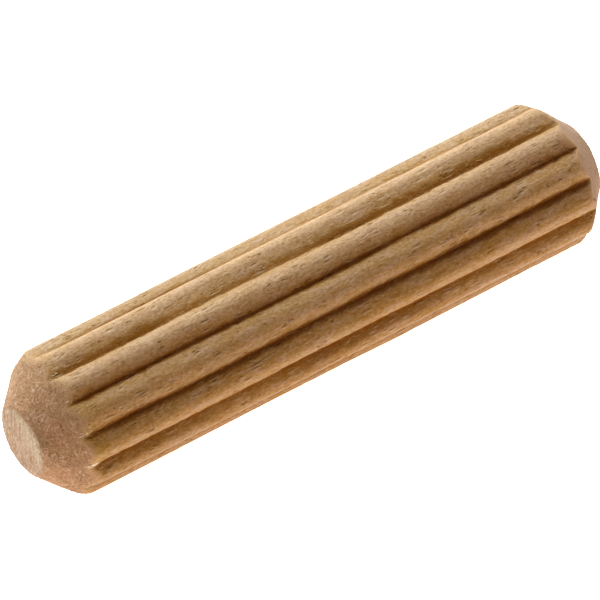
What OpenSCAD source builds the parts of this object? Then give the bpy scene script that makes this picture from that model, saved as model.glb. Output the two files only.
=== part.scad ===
// Fluted wooden dowel pin: one turned length of beech with pressed ribs along
// its shank and a chamfer at each end. It lies along X with its centre at the
// origin, and rests on the two ribs either side of the groove that points down.

/* [Body] */
// Length over both end faces, mm
length = 35; // [20:1:120]
// Diameter over the rib crests, mm
crest_d = 8; // [6:0.1:16]

/* [Ribs] */
// Number of ribs round the shank
rib_count = 12; // [8:1:18]
// Radius of each rounded rib crest, mm
rib_crest_r = 0.8; // [0.4:0.05:1.1]
// Angle by which a rib's flanks fall away from its crest, degrees
flank_tilt = 34; // [20:1:42]
// Depth of the grooves, from the rib crests to the groove roots, mm
groove_depth = 0.5; // [0.2:0.02:0.9]
// Angle between the walls of the narrow cut along the middle of each groove, degrees
cut_angle = 76; // [40:1:90]
// Width of a groove's root, mm
root_w = 0.06; // [0.02:0.01:0.2]

/* [Ends] */
// Length of each end chamfer along the pin, mm
chamfer_l = 2; // [0.5:0.1:4]
// Diameter of the flat end face inside each chamfer, mm
end_face_d = 4; // [2:0.1:5]

/* [Hidden] */
$fn = 96;

crest_r = crest_d / 2;
root_r = crest_r - groove_depth;
rib_pitch = 360 / rib_count;

// The flanks start this far inside the crest's arc, so that arc and flank cross cleanly
flank_seat = 0.002;
// The flanks end this share of a pitch from their own crest, inside the next rib
flank_run = 0.8;
// The ribs run this far past each end before the end faces and chamfers cut them
run_out = 1;
// How far outside the crests the cutting shapes reach
clear = 1;

// One rib from the axis outwards, its crest on +X: a round crest, and straight flanks
// that run down from it and on into the ribs on both sides
module rib_outline() {
    crest_centre = crest_r - rib_crest_r;
    flank_start_r = rib_crest_r - flank_seat;
    flank_start = [
        crest_centre + flank_start_r * cos(flank_tilt),
        flank_start_r * sin(flank_tilt),
    ];
    flank_reach = crest_centre * cos(flank_tilt) + flank_start_r;
    end_turn = flank_run * rib_pitch;
    flank_end_r = flank_reach / cos(end_turn - flank_tilt);
    flank_end = flank_end_r * [cos(end_turn), sin(end_turn)];
    polygon([
        [0, 0],
        [flank_end.x, -flank_end.y],
        [flank_start.x, -flank_start.y],
        flank_start,
        flank_end,
    ]);
    translate([crest_centre, 0])
        circle(r = rib_crest_r);
}

// The narrow cut along the middle of a groove, opening along +X
module cut_outline() {
    half_angle = cut_angle / 2;
    apex = root_r - root_w / 2 / tan(half_angle);
    mouth = crest_r + clear;
    half_mouth = (mouth - apex) * tan(half_angle);
    polygon([[apex, 0], [mouth, -half_mouth], [mouth, half_mouth]]);
}

// The shank's cross-section: ribs round a core that reaches up to the groove roots,
// with the first rib's crest on +X
module ribbed_section() {
    circle(r = root_r);
    difference() {
        for (i = [0 : rib_count - 1])
            rotate(i * rib_pitch)
                rib_outline();
        for (i = [0 : rib_count - 1])
            rotate((i + 0.5) * rib_pitch)
                cut_outline();
    }
}

// What the end cuts leave: flat end faces, and cones that widen inwards from them
// until they are clear of the crests
module end_envelope() {
    end_face_r = end_face_d / 2;
    slope = chamfer_l / (crest_r - end_face_r);
    outer_r = crest_r + clear;
    cone_l = (outer_r - end_face_r) * slope;
    rotate_extrude()
        polygon([
            [0, -length / 2],
            [end_face_r, -length / 2],
            [outer_r, -length / 2 + cone_l],
            [outer_r, length / 2 - cone_l],
            [end_face_r, length / 2],
            [0, length / 2],
        ]);
}

// Half a pitch of turn puts a groove straight down once the pin lies along X
module dowel_pin() {
    color("burlywood")
        rotate([0, 90, 0])
            rotate(rib_pitch / 2)
                intersection() {
                    linear_extrude(height = length + 2 * run_out, center = true)
                        ribbed_section();
                    end_envelope();
                }
}

dowel_pin();
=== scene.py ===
"""Looks of a fluted beech dowel pin: pressed ribs, chamfered ends, raw wood.

Everything is in metres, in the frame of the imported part: the pin lies along X with its centre at the
origin and rests on the two ribs either side of its lowest groove. Its near end is at -X.
"""

import math

import bpy
import numpy as np
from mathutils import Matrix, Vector


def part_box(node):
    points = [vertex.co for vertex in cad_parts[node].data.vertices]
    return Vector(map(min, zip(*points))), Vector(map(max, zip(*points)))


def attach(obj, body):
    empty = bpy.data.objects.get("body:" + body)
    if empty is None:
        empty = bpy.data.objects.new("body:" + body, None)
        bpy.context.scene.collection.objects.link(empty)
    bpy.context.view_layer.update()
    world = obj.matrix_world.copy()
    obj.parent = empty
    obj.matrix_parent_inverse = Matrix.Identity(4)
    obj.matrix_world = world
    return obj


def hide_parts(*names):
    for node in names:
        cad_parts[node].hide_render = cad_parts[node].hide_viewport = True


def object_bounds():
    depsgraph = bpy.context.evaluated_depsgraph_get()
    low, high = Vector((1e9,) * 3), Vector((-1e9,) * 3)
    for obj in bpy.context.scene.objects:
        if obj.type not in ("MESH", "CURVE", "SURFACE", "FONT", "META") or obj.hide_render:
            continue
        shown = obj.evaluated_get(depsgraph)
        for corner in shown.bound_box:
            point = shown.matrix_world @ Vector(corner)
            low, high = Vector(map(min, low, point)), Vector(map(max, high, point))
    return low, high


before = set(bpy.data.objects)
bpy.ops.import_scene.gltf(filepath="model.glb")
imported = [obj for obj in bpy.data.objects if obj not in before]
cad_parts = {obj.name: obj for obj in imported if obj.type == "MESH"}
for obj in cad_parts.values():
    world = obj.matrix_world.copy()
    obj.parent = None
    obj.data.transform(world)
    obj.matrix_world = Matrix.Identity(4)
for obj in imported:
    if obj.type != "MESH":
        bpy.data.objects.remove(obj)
cad_low, cad_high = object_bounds()

MM = 0.001
PIN = "dowel_pin"
_, node_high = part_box(PIN)

# The pressed shank. Ribs and grooves are counted from the top groove over the front and round.
RIBS = 12
PITCH = 2 * math.pi / RIBS
CREST_R = 0.8 * MM
FLANK_TILT = math.radians(34)
ROOT_WIDTH = 0.06 * MM
# Width over which a rib's edge is rounded into its groove
SHOULDER = 0.16 * MM
GROOVE_DEPTH = np.array((0.46, 0.5, 0.5, 0.48, 0.44, 0.48, 0.5, 0.46, 0.5, 0.48, 0.42, 0.37)) * MM
# Degrees from straight in at which each groove's two walls stand: the one on the rib before it, then
# the one on the rib after it
WALL_BEFORE = np.radians((56, 42, 40, 38, 38, 42, 38, 46, 38, 40, 38, 38))
WALL_AFTER = np.radians((38, 38, 36, 52, 40, 38, 44, 38, 40, 38, 38, 38))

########

The lines to quote run from the one containing "once the pin lies along X" to the one containing "bpy.context.view_layer.update()". Quote them exactly, with both of those lines, and nothing else.

// Half a pitch of turn puts a groove straight down once the pin lies along X
module dowel_pin() {
    color("burlywood")
        rotate([0, 90, 0])
            rotate(rib_pitch / 2)
                intersection() {
                    linear_extrude(height = length + 2 * run_out, center = true)
                        ribbed_section();
                    end_envelope();
                }
}

dowel_pin();
=== scene.py ===
"""Looks of a fluted beech dowel pin: pressed ribs, chamfered ends, raw wood.

Everything is in metres, in the frame of the imported part: the pin lies along X with its centre at the
origin and rests on the two ribs either side of its lowest groove. Its near end is at -X.
"""

import math

import bpy
import numpy as np
from mathutils import Matrix, Vector


def part_box(node):
    points = [vertex.co for vertex in cad_parts[node].data.vertices]
    return Vector(map(min, zip(*points))), Vector(map(max, zip(*points)))


def attach(obj, body):
    empty = bpy.data.objects.get("body:" + body)
    if empty is None:
        empty = bpy.data.objects.new("body:" + body, None)
        bpy.context.scene.collection.objects.link(empty)
    bpy.context.view_layer.update()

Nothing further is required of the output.